Advertisements such as this often peppered newspapers throughout the West during the one year period. Of great interest and causing some frustration, the advertisements never reveal the proprietors of the medicines, although some note that Redington & Co. were the wholesale agents. (Virginia Evening Chronicle, Virginia City, Nevada, August 8, 1877)


Perhaps considered the least desirable of the duo is Dr VAN DYKE’S / ANTIBILIOUS CURE / * REMEDY No 1. While it is embossed with the coveted word, CURE, the bottle lacks any pictorial embossing, aside from a five point star.


The reverse of a trade card for the Star Remedies.



Undoubtedly blown at the San Francisco & Pacific Glass Works in 1877 is Dr. Van Dykes Antibilious Cure. About 6 ¼ inches in height, it is made of typical western aqua glass with applied top.
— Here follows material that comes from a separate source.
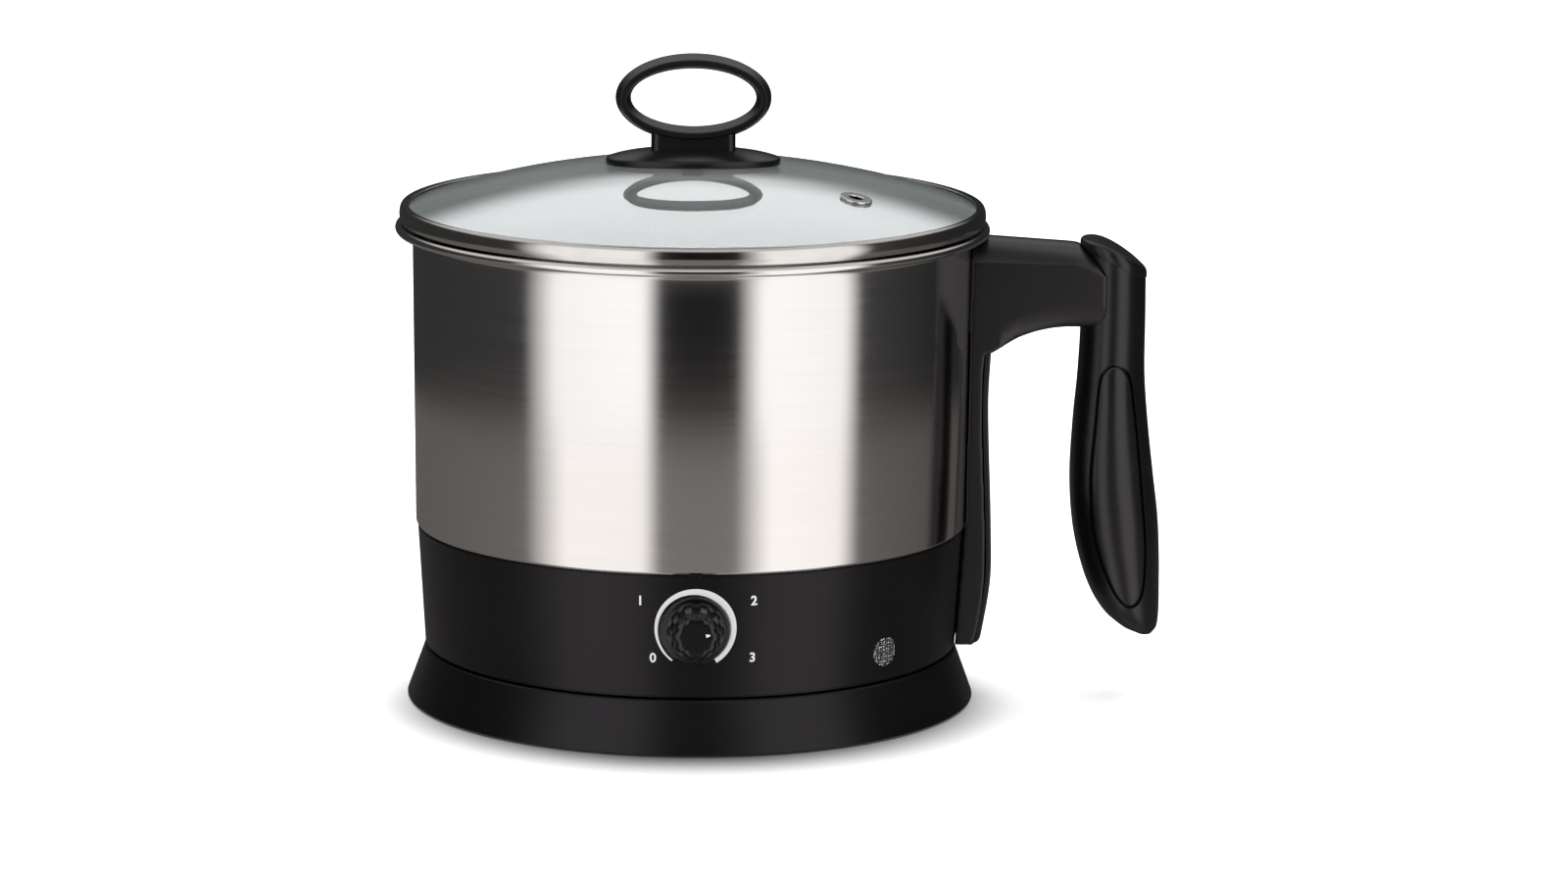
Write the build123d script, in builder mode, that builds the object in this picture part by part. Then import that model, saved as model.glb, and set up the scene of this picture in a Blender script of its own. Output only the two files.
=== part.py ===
from build123d import *
import os
from math import asin, cos, degrees, radians, sin, sqrt

os.makedirs("parts", exist_ok=True)

# An electric hot pot: a steel vessel in a moulded housing with a long loop handle and a
# temperature knob, a glass lid that lifts off, and a power base that it stands and turns on.
# Millimetres. +Z is up, the table is z = 0, the origin is on the pot's axis. The knob faces
# -Y and the handle stands out along +X.

# ------------------------------------------------------------------ driving sizes
# Fits and gaps
part_gap = 0.3  # between pieces that move past each other
seat_gap = 0.1  # round a piece that drops into its own pocket
running_fit = 0.05  # radial, a shaft in its bush

# Power base
foot_proud = 1.2  # how far the rubber feet hold the base off the table
foot_inset = 0.8  # how deep a foot sits in its pocket
foot_radius = 6.0
foot_circle = 61.0
foot_count = 4
base_height = 13.3
base_flare = 4.8  # how much the skirt widens from the deck down to the table
base_wall = 2.2
base_round = 1.0
deck_thickness = 2.0
island_radius = 24.0  # raised middle of the deck, round the connector
island_rise = 2.0
plate_thickness = 1.6
gland_bore = 3.3
gland_wall = 1.0
gland_flange = 1.4
gland_width = 15.0
gland_length = 9.5
gland_proud = 0.6

# Connector between the base and the pot
tower_radius = 17.2
tower_rise = 8.0  # above the deck
tower_flange = 3.0
pin_radius = 1.9
pin_wall = 0.45
ring_radii = (8.0, 12.6)  # inner faces of the two contact rings
ring_thickness = 0.7
slot_width = 2.4
contact_reach = 8.5  # how far pin and rings stand down from the pot
cup_wall = 2.0
cup_flange = 2.0
cup_top = 3.2

# Housing of the pot
band_height = 33.5
band_taper = 2.1  # how much the housing narrows from its top edge to its bottom edge
band_wall = 2.4
band_inset = 0.5  # the top edge lies this much inside the steel wall
band_ledge = 4.0  # shelf that carries the vessel
ledge_thickness = 1.8
floor_recess = 3.0  # the closing floor lies this far above the housing's bottom edge
floor_thickness = 1.6
post_radius = 4.0
post_count = 3
post_sink = 1.0  # how far a post runs into the wall
post_hole = 10.0
tab_width = 3.6
tab_height = 0.5

# Vessel
pot_radius = 75.1  # outside, just above the housing
pot_draft = 0.8  # how much wider the wall is at the rim
pot_wall = 0.8
pot_height = 85.9  # from the vessel's bottom to the underside of its rim flange
pot_stub = 5.2  # how deep the vessel sits in the housing
pot_joggle = 1.9  # step in the wall that the housing's edge closes against
shoulder_radius = 2.0
pot_corner = 2.5
rim_flare = 2.2
bead_radius = 1.3
bead_reach = 3.4  # from the wall to the bead's centre
seal_thickness = 0.8
seal_width = 2.2
seal_margin = 1.0  # shelf left inside the seal

# Heater
plate_margin = 11.2  # from the stub's wall in to the heat plate's edge
heat_plate_thickness = 3.0
element_margin = 20.0  # from the plate's edge in to the middle of the element
element_start = 30.0
element_width = 6.4
element_height = 6.6
element_sweep = 300.0
element_leg = 3.4
leg_play = 0.4  # the legs are this much thinner than the element
terminal_radius = 1.6
terminal_length = 6.0
terminal_stub = 2.0
tab_thickness = 0.8  # push-on tabs
tab_breadth = 5.0
lead_radius = 0.5
lead_length = 6.0
cutout_radius = 8.0
cutout_height = 6.0
fuse_radius = 2.0
fuse_length = 13.0
clip_thickness = 0.8

# Thermostat and knob
knob_height = 18.9  # the knob's axis above the housing's bottom edge
knob_recess = 0.9  # spot face in the housing behind the knob
skirt_radius = 9.2
skirt_thickness = 2.3
skirt_slope = 12.0
knob_radius = 7.35
knob_taper = 9.0
knob_length = 10.4  # whole knob, from the back of its skirt to its face
flute_count = 10
flute_radius = 1.5
flute_depth = 0.8
knob_round = 0.8
pointer_size = 1.5
pointer_angle = 80.0  # clockwise from straight up, as the knob stands
shaft_radius = 3.0
shaft_flat = 0.8
shaft_engage = 7.5
thermostat_width = 20.0
thermostat_depth = 12.0
thermostat_height = 11.0
case_round = 1.5
bush_radius = 4.5
bush_length = 5.6
bracket_thickness = 1.2
bracket_width = 36.0
bracket_screw_spacing = 28.0
boss_height = 3.0  # bosses inside the housing that the bracket is screwed to

# Indicator lamp
lens_height = 8.4  # above the housing's bottom edge
lens_angle = 44.0  # from the knob round towards the handle
lens_radius = 3.95
lens_proud = 0.4
lens_flange = 0.8
lamp_radius = 2.1
lamp_length = 9.0
lens_sleeve = 10.0

# Handle
handle_half_width = 11.5
arm_drop = 0.7  # the arm's top lies this far below the bead
arm_crown = 5.8
arm_level = 26.6  # from the wall to where the arm's top starts to fall
arm_height = 23.9  # top of the arm to its underside, at the grip
cap_slope = 27.5
arm_stop = 2.7  # the arm's sides end this far short of the grip's middle
arm_bend = 15.0  # radius of the bend from the level top to the slope
cap_fall = 4.1  # middle of the cap's top below the top of the arm
strap_reach = 4.4  # wall to the strap's outer face, at its waist
strap_belly = 1.2  # how much further out it stands lower down
strap_tuck = 1.6  # how far its bottom end comes back in
strap_cover = 1.5
strap_lift = 1.0
strap_corner = 3.0
arch_fall = 7.0  # the arch drops this far from the grip to the strap
arch_rise = 1.0  # and this far by the middle of the finger gap
arch_round = 3.0
strap_edge_round = 1.0
strap_screw_height = 12.0  # above the housing's bottom edge
strap_screw_reach = 4.8
screw_floor = 1.8  # what a screw's head is pulled against
finger_gap = 25.4
grip_width = 17.7
grip_depth = 23.2
grip_tip_lift = 1.4
grip_round = 1.2
inlay_depth = 2.8
inlay_groove = 0.35
cap_thickness = 2.2
cap_round = 0.8
cap_lip = 0.25  # how far the cap stands out past the grip's sides
tongue_width = 11.0
tongue_height = 9.0
tongue_length = 10.0
tongue_drop = 12.0  # below the top of the arm
bracket_plate = 1.2
bracket_half_width = 8.0
bracket_span = 20.0
lug_length = 14.0
lug_width = 10.0
lug_height = 7.0
lug_lift = 1.0  # above the arm's underside at the grip
bracket_low = 2.6  # the bracket's plate reaches this far below its lug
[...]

The second bottle is the coveted Star Remedy No. 2. Embossed on a large panel is the depiction of a Lake Tahoe trout, with a five point star at about the location of the fish gill. Embossed on the side panels is, TROUT OIL LINIMENT / (STAR) REMEDY No 2.
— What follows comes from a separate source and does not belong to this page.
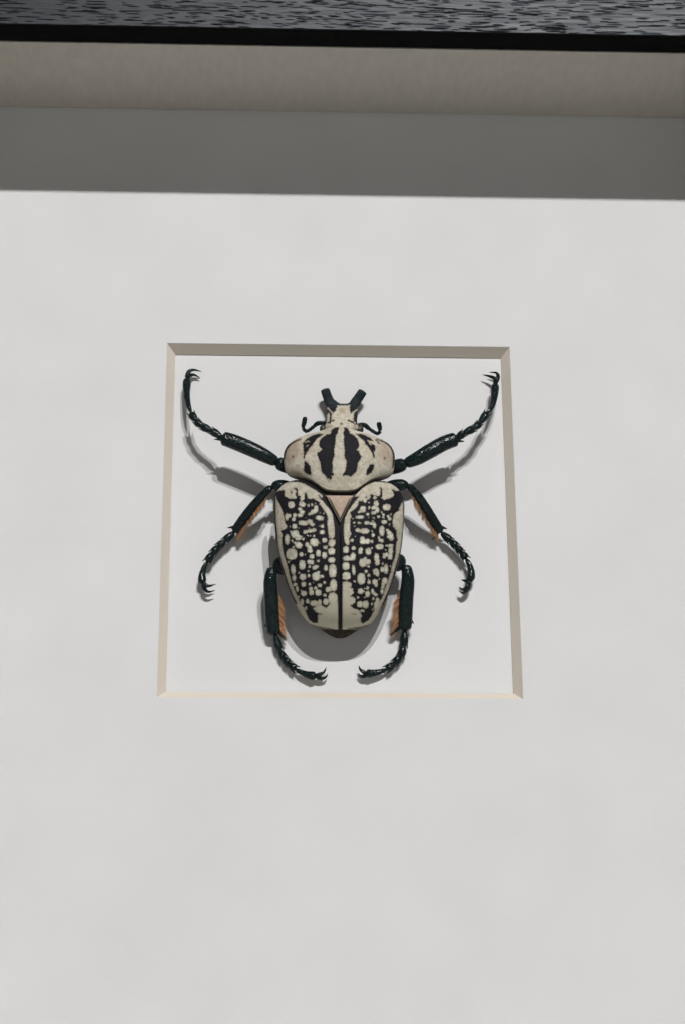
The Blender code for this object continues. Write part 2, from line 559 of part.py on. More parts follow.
def legs():
    """The six legs; the left and right ones were set slightly differently when it was mounted."""
    leg("beetle_foreleg_left",
        [(-9.5, 15.4, 6.6), (-14.5, 15.6, 8.9), (-19.5, 16.0, 11.3), (-23.0, 16.8, 12.5)],
        [(-22.2, 16.6, 12.4), (-26.5, 18.9, 12.8), (-31.5, 21.4, 13), (-37.2, 23.9, 13),
         (-42.0, 25.6, 13)],
        [(-41.6, 25.6, 12.8), (-45.4, 28.5, 12), (-48.8, 30.6, 11), (-51.2, 33.3, 10),
         (-53.0, 36.9, 8.5), (-54.6, 42.8, 6.5), (-54.9, 48.7, 4.5), (-55.0, 52.4, 3.6)],
        [[(-54.4, 54.8, 3.4), (-52.6, 55.7, 3.2), (-49.8, 55.3, 2.6)],
         [(-53.8, 53.9, 2.4), (-52.4, 54.3, 1.8), (-50.3, 53.4, 1.2)]],
        [((-40.0, 24.8, 13), (-44.6, 25.1, 12.6)), ((-33.0, 22.6, 13), (-36.2, 25.4, 13))],
        2.6, 2.6)
    leg("beetle_foreleg_right",
        [(9.5, 15.4, 6.6), (14.5, 15.6, 8.9), (19.8, 16.0, 11.3), (23.4, 16.8, 12.5)],
        [(22.6, 16.5, 12.4), (27.0, 18.5, 12.8), (32.0, 21.5, 13), (37.0, 24.4, 13),
         (41.5, 26.0, 13)],
        [(41.0, 25.9, 12.8), (43.7, 28.3, 12.5), (47.6, 30.7, 11.5), (50.0, 33.6, 10),
         (53.1, 38.2, 8.5), (55.2, 41.8, 7.2), (56.2, 47.6, 5.4), (56.8, 51.4, 4.2)],
        [[(56.6, 53.4, 3.6), (54.6, 54.6, 3.0), (52.3, 55.4, 2.4)],
         [(57.8, 54.0, 3.9), (57.3, 55.8, 3.2), (54.8, 56.3, 2.6)]],
        [((40.0, 25.2, 13), (43.9, 25.2, 12.6)), ((33.0, 22.6, 13), (36.6, 25.8, 13))],
        2.6, 2.6)
    leg("beetle_midleg_left",
        [(-8.0, 4.2, 3.6), (-13.5, 6.4, 7.0), (-19.0, 8.1, 10.8), (-24.4, 8.0, 12.3)],
        [(-24.2, 8.0, 12.2), (-28.1, 3.8, 11.0), (-31.6, 0.1, 8.8), (-35.0, -3.8, 6.0),
         (-37.1, -6.6, 4.2)],
        [(-37.1, -6.4, 4.2), (-40.2, -9.5, 4.0), (-42.5, -11.7, 3.9), (-44.5, -14.2, 3.8),
         (-46.4, -17.4, 3.8), (-47.7, -20.6, 3.7), (-48.0, -23.3, 3.6), (-47.4, -25.1, 3.6)],
        [[(-46.6, -25.9, 3.7), (-45.2, -26.0, 3.7), (-43.1, -25.3, 3.6)],
         [(-47.1, -26.9, 3.5), (-45.7, -28.1, 3.4), (-43.4, -27.5, 3.2)]],
        [((-35.8, -4.6, 5.0), (-39.5, -5.1, 4.8)), ((-36.2, -5.8, 4.2), (-34.7, -8.9, 3.4))],
        2.4, 1.9)
    leg("beetle_midleg_right",
        [(7.4, 4.2, 3.6), (12.8, 6.4, 7.0), (18.2, 8.5, 10.8), (23.9, 9.0, 12.3)],
        [(23.7, 9.0, 12.2), (27.2, 5.0, 11.0), (30.5, 0.6, 8.8), (33.5, -3.3, 6.0),
         (35.7, -6.0, 4.2)],
        [(35.7, -6.0, 4.2), (38.8, -8.9, 4.0), (40.9, -11.0, 3.9), (42.6, -13.2, 3.8),
         (44.3, -15.6, 3.8), (45.6, -18.3, 3.7), (45.9, -21.2, 3.6), (45.1, -24.1, 3.6)],
        [[(44.4, -25.5, 3.7), (43.0, -26.7, 3.7), (41.4, -25.8, 3.6)],
         [(44.6, -26.3, 3.4), (43.0, -27.9, 3.2), (41.4, -26.9, 3.0)]],
        [((34.6, -3.8, 5.0), (37.8, -4.9, 4.8)), ((34.8, -5.2, 4.2), (32.6, -8.6, 3.4)),
         ((44.9, -24.0, 3.6), (42.4, -23.1, 3.5))],
        2.4, 1.9)
    leg("beetle_hindleg_left",
        [(-9.0, -11.5, 3.4), (-14.0, -15.8, 5.0), (-19.2, -19.4, 7.8), (-23.6, -20.8, 9.9)],
        [(-23.7, -21.0, 9.8), (-24.4, -25.6, 9.4), (-24.0, -32.0, 7.6), (-23.6, -38.4, 5.2),
         (-23.0, -43.6, 3.4)],
        [(-22.7, -43.2, 3.2), (-20.9, -48.4, 2.6), (-19.3, -51.2, 2.5), (-17.3, -53.5, 2.5),
         (-15.0, -55.4, 2.5), (-12.4, -56.8, 2.5), (-10.0, -57.5, 2.6), (-8.0, -57.7, 2.6)],
        [[(-7.0, -57.2, 2.8), (-5.6, -56.4, 2.9), (-4.7, -54.6, 2.9)],
         [(-6.9, -58.3, 2.3), (-5.1, -58.1, 2.2), (-4.2, -56.7, 2.2)]],
        [((-21.8, -42.0, 3.8), (-18.3, -45.4, 3.2)), ((-24.4, -38.0, 5.2), (-26.4, -41.0, 4.6))],
        3.4, 2.5)
    leg("beetle_hindleg_right",
        [(8.6, -11.3, 3.4), (13.6, -15.0, 5.0), (18.4, -18.0, 7.8), (22.4, -19.4, 9.9)],
        [(22.6, -19.8, 9.8), (23.3, -25.0, 9.4), (22.7, -31.7, 7.6), (22.5, -37.1, 5.2),
         (22.3, -41.6, 3.4)],
        [(22.3, -40.9, 3.4), (21.9, -46.7, 2.6), (20.8, -50.3, 2.5), (18.5, -53.1, 2.5),
         (15.7, -55.3, 2.5), (12.6, -56.3, 2.5), (10.2, -56.7, 2.6), (8.8, -56.8, 2.6)],
        [[(8.1, -56.3, 2.8), (6.9, -55.4, 2.9), (6.4, -54.0, 2.9)],
         [(8.2, -57.6, 2.3), (7.0, -57.5, 2.2), (6.1, -56.5, 2.2)]],
        [((21.1, -40.1, 3.9), (17.2, -43.5, 3.2)), ((23.2, -36.2, 5.4), (25.4, -39.6, 4.7))],
        3.4, 2.5)


def head():
    """The head with the two arms of its horn and the eyes, one solid."""
    body = pillow("beetle_head", HEAD_EDGE, HEAD_MIDDLE, HEAD_X, 13, CREAM, HEAD_LEAN, HEAD_SLANT)
    horns = ([(-1.9, 39.8, 5.0), (-2.9, 42.3, 3.9), (-3.9, 44.7, 4.0), (-4.7, 46.6, 4.8),
              (-5.2, 48.0, 5.4)],
             [(4.2, 39.8, 5.0), (5.4, 42.5, 3.9), (6.8, 44.7, 4.0), (7.9, 46.2, 4.8),
              (8.7, 47.4, 5.4)])
    for number, path in enumerate(horns):
        arm = tube(f"horn_arm_{number}", path, (1.2, 1.6, 1.5, 1.5, 1.4), None, CUTTERS)
        boolean(body, arm, "UNION")
    for number, x in enumerate(EYE_X):
        eye = tube(f"eye_{number}", [(x, 29.8, 14.2), (x, 29.1, 14.6), (x, 27.9, 14.7), (x, 27.0, 14.4)],
                   (0.5, 1.3, 1.3, 0.5), None, CUTTERS)
        boolean(body, eye, "UNION")


def antennae():
    """Two short elbowed feelers, each ending in a club."""
    radii = (0.55, 0.8, 0.75, 0.45, 0.42, 0.55, 0.85, 0.8, 0.4)
    tube("beetle_antenna_left",
         [(-5.5, 31.1, 13.8), (-7.0, 31.2, 13.8), (-8.4, 30.8, 13.6), (-10.3, 29.1, 13.4),
          (-12.0, 28.2, 13.3), (-13.2, 29.5, 13.3), (-12.8, 31.0, 13.4), (-12.5, 32.5, 13.5),
          (-12.5, 33.6, 13.6)], radii, LEG, PART, 1)
    tube("beetle_antenna_right",
         [(6.85, 30.7, 13.8), (8.4, 30.6, 13.8), (9.8, 29.6, 13.6), (11.2, 28.6, 13.4),
          (13.1, 27.6, 13.3), (14.2, 28.6, 13.3), (13.9, 30.1, 13.4), (13.7, 31.0, 13.5),
          (13.7, 31.9, 13.6)], radii, LEG, PART, 1)


def peg():
    """The short foam peg that holds the body off the board."""
    gap = GAP / MM
    tube("beetle_mount_peg", [(SEAM_X[0], -6, gap), (SEAM_X[0], -6, BELLY_H - 2 * gap)], (4.0, 3.2),
         FOAM, PART)


clear_scene()
TOP_RAIL = frame()
sheet("glazing_glass", FRONT_Y + LIP_DEPTH + GAP, GLASS, CLEAR)
spacers()
mat()
sheet("backing_board", BACKING_Y, BACKING, BOARD)
sheet("back_panel", PANEL_Y, PANEL, HARDBOARD)
tabs()
hanger(TOP_RAIL)
hind_body()
for SIDE, SIGN in (("left", -1), ("right", 1)):
    elytron(SIDE, SIGN)
pillow("beetle_pronotum", PRONOTUM_EDGE, PRONOTUM_MIDDLE, PRONOTUM_X, 19, CREAM)
scutellum()
head()
antennae()
legs()
peg()
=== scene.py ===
"""The finished surfaces of a large flower beetle mounted in a deep, glazed shadow-box frame.

Lengths are in metres. On the specimen they are in millimetres: x to the right, v up the backing
board from the middle of the mat's window, and h out of the board towards the viewer.

Most of the specimen's points (x, v, h) began as the output of scratch scripts, which worked them
out from places read off the picture by eye and heights chosen by hand. About half of the legs'
points and most of the feelers' still stand as computed; the others were changed or set one by
one.
"""
import math

import bpy
import numpy as np
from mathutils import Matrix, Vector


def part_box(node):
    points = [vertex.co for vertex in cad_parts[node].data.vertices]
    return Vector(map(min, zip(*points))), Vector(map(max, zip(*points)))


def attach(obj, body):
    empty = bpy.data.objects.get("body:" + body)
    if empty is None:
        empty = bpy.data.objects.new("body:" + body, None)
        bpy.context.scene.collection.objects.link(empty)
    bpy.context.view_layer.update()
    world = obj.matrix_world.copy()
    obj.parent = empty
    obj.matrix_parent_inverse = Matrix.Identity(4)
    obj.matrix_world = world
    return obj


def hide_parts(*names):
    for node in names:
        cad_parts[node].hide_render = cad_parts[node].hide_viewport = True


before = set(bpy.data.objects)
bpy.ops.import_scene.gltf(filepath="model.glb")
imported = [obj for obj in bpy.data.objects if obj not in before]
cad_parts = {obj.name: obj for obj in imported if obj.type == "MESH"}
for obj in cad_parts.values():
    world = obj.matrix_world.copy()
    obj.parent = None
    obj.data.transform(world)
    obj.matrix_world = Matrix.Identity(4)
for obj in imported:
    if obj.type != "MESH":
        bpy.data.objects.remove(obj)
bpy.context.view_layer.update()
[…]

While, in reality, the fish essence contained in these bottles could have been sourced anywhere, it was likely taken from Lake Tahoe.  At the time of production of the liniment, Tahoe fish were being harvested by the ton. Not only were commercial nets being used, long-line fishing was also practiced. Yet another devastating harvesting process was also underway. The indigenous Washoe tribe had fished Lake Tahoe for millennia and they knew how to do it well.


It was not until the new Americans came on the scene did the natives indulge in “over-fishing” induced by economic incentives from the white market hunters. With payment in the form of money and whiskey, the natives enjoyed their newly found wealth while the fishing lasted. However, the glory days were soon shortened by the lack of product.


I strongly recommend the reader look at a newspaper article on this subject of market fishing written by the recognized early ‘environmentalist’ Charles F. McGlashan, that appeared in the Sacramento Daily Union, on June 8, 1877.  It may just be a coincidence that this article was written at about the same time as the Trout Oil Liniment was being produced. And, it may also be a coincidence that sales of the liniment appears to have disappeared within a year, just as the heyday of commercial fishing in the lake came to an end. But, one has to wonder.